By its own account, the World Forum incorporates into its regulatory framework the technological innovations of vehicles relating safety and environment impact. WP 29 was established on June 1952 as "Working party of experts on technical requirement of vehicles". The current name was adopted in 2000. There are currently 57 signatories to the Agreements, including non-EU countries such as Norway and the major vehicle manufacturing countries of Japan and South Korea.

The UNECE instruments, produced under the Agreements, are classic "diqules". As quasi-legislation, they have no mandatory effect until converted into laws by the territorial bodies signatory to the agreements (contracting parties). However they are laws to those who have signed the WTO Agreement on Technical Barriers to Trade (as per illustration) which has it that "Where technical regulations are required and relevant international standards exist or their completion is imminent, members shall use them, or the relevant parts of them, as a basis for their technical regulations".

That is where UNECE, Codex, IMO, ITU and the likes come into play.
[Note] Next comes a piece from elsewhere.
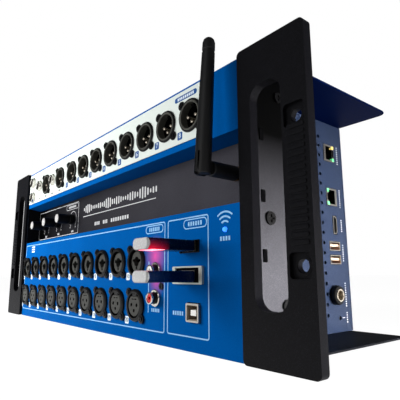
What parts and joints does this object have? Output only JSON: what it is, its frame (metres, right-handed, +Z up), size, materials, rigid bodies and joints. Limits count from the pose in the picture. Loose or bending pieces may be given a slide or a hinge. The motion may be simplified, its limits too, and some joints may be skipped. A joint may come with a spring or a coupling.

The EU is no longer in control of the regulatory agenda. It is redundant and it no longer makes the rules. So to put it bluntly, when Ganesh says "there is no way of influencing those regulations outside the club" he is flat wrong.

Being free of the EU means having an independent vote, the right of free association, the ability to build coalitions, selective opt outs and in some circumstances a veto. And if we wanted this post to go on all night we could dig out plenty of examples where Norway and others have used such powers to their advantage. I would argue that leaving the EU is enhanced influence in that our preferences cannot be overruled as EU members are.

But Ganesh is right when he says "There is nothing to envy in the Swiss or Norwegian models of co-existing with the EU." The Norway option would be a singularly dismal destination for the UK. But we are not proposing it as a destination. The EEA is just the mechanism by which we leave which causes the least disruption. As it happens nobody is especially fond of the EEA agreement. Dig in and you will find plenty of Norwegian gripes about it - but on balance Norway still does not want to join the EU. And there's good reasons for that.

But Ganesh shows us is his two dimensional thinking. It's not a case of wrapping up Article 50 negotiations and moving on to the next political fad. Brexit opens up a whole new realm of possibilities for multilateral initiatives not even considered by the hacks at the FT. Moreover, with the UK joining Efta, it becomes part of the world's fourth largest bloc. Large enough to lean on the EU and would have enough clout to force reforms to the EEA agreement later down the line.

It is by no means an ideal form of exit but as a starting point for a new journey it's actually more than adequate. Not too radical in practical terms but seismic in terms of what it holds for the future - as discussed on this very blog.

Though none of this can occur to the likes of Ganesh. In terms of regulation nothing exists outside the EU. The world is to him as it was in 1992. Globalisation somehow passed him by. Thus it forces him to conclude "We are a nation of 60 million in a union of over 500 million. We matter, but not enough to get exactly the kind of EU we want. Neither is there likely to be a knockout case for leaving any time soon. In these circumstances, prudence must prevail: the best reason to stay in the EU is the absence of a superior alternative. This is uninspiring, but common sense usually is."

And that's really the whole remain case. Because nothing permeates their tightly sealed bubble, and nothing that may disturb the settled narratives, they can't imagine any alternative at all. It's a dreary, soul-deadeningly unambitious resignation to the status quo under the pretence of being able to reform it - despite decades of evidence to the contrary. If that is the only reason to remain then I will vote to leave with glee.